Can a particle traveling linearly at the speed of light curve space-time around it?

I guess a photon could instantaneously have rest mass it if were energetic enough to convert to an electron-positron pair and back again.

John

 

[Kevin_Axion]

I thought gravitons interact with the space-time causing curvature. Thus the concentration of energy and mass in a certain volume indicates the amount of curvature and also the amount of gravitons interacting with space-time. In this sense photons interact with the space-time as all things follow geodesics in curved surfaces.

 

[crackjack]

Photons are described by massless open-string state, while gravitons by massless closed-string states. So, the amplitude could be calculated by inserting a graviton vertices in the bulk of a disk and photon vertices on its boundary.

 

[chrispb]

You can write down a (nonrenormalizable) EFT with gravity and photons. Gravity does indeed couple to photons; the term in the action would look like int d^4x sqrt(-g)(-1/4) F^2.

As far as the one-loop diagram that looks like photon -> e+ e- -> photon goes, computing the correction to the self-energy results in no shift in the photon mass, but an infinite wavefunction renormalization. The question of the infinity and wavefunction renormalization is a separate one; let's focus on the mass. We discover that the correction to the mass is actually zero, as previously stated. This is good because mass terms are not gauge-invariant. So, the unbroken local gauge symmetry protects the photon's mass. Doing loops involving gravitons in the EFT stated above should result in the same conclusion, despite the math being significantly more awful. Hope this helps.

 

[CHIKO-2010]

Does string theory predict that gravitons interact with photons?

Yes it does! the low energy limit of string theory reproduces GR + electrodynamics + other stuff.

Can a particle traveling linearly at the speed of light curve space-time around it?

I guess a photon could instantaneously have rest mass it if were energetic enough to convert to an electron-positron pair and back again.

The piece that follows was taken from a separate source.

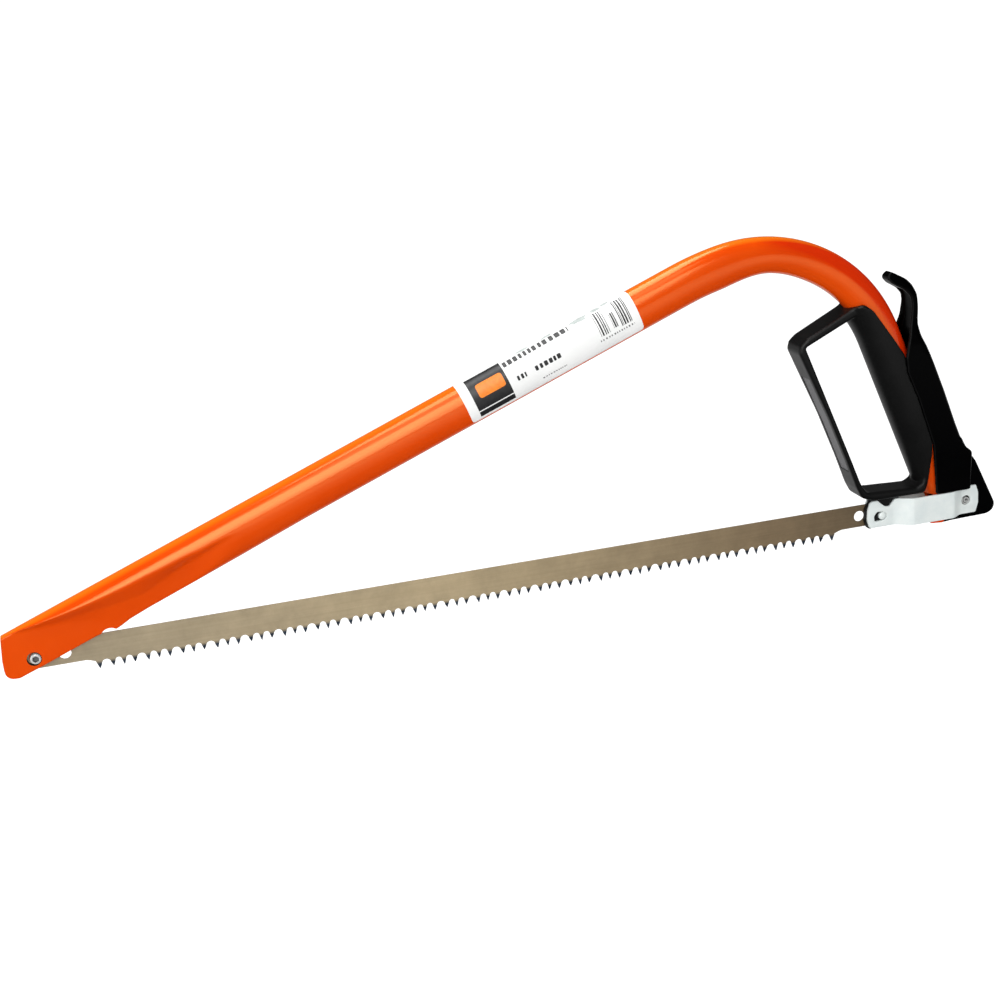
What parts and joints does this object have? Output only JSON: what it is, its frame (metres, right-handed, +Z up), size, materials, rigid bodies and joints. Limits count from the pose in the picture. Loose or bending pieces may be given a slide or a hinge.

If you are asking whether photons couple to gravity in GR then answer is again yeas! The reason is that gravitons are spin-2 particles and they can directly couple to spin-1 photons without violating neither gauge invariance (charge conservation), nor diffeomorphism invariance (recall, in GR the energy-momentum tensor couples to the graviton, not just a mass).

Would the graviton be described by spin-0 particle, there would not be coupling of gravitons with photons (at least in the classical approximation), because the spin-0 particles can interact with the trace of energy-momentum tensor, which is 0 for the electromagnetic field. This crucial difference has been verified experimentally by Sir Arthur Stanley Eddington in 1919 (bending of starlight by Sun's gravitational field)

 

[QuantumClue]

You can write down a (nonrenormalizable) EFT with gravity and photons. Gravity does indeed couple to photons; the term in the action would look like int d^4x sqrt(-g)(-1/4) F^2.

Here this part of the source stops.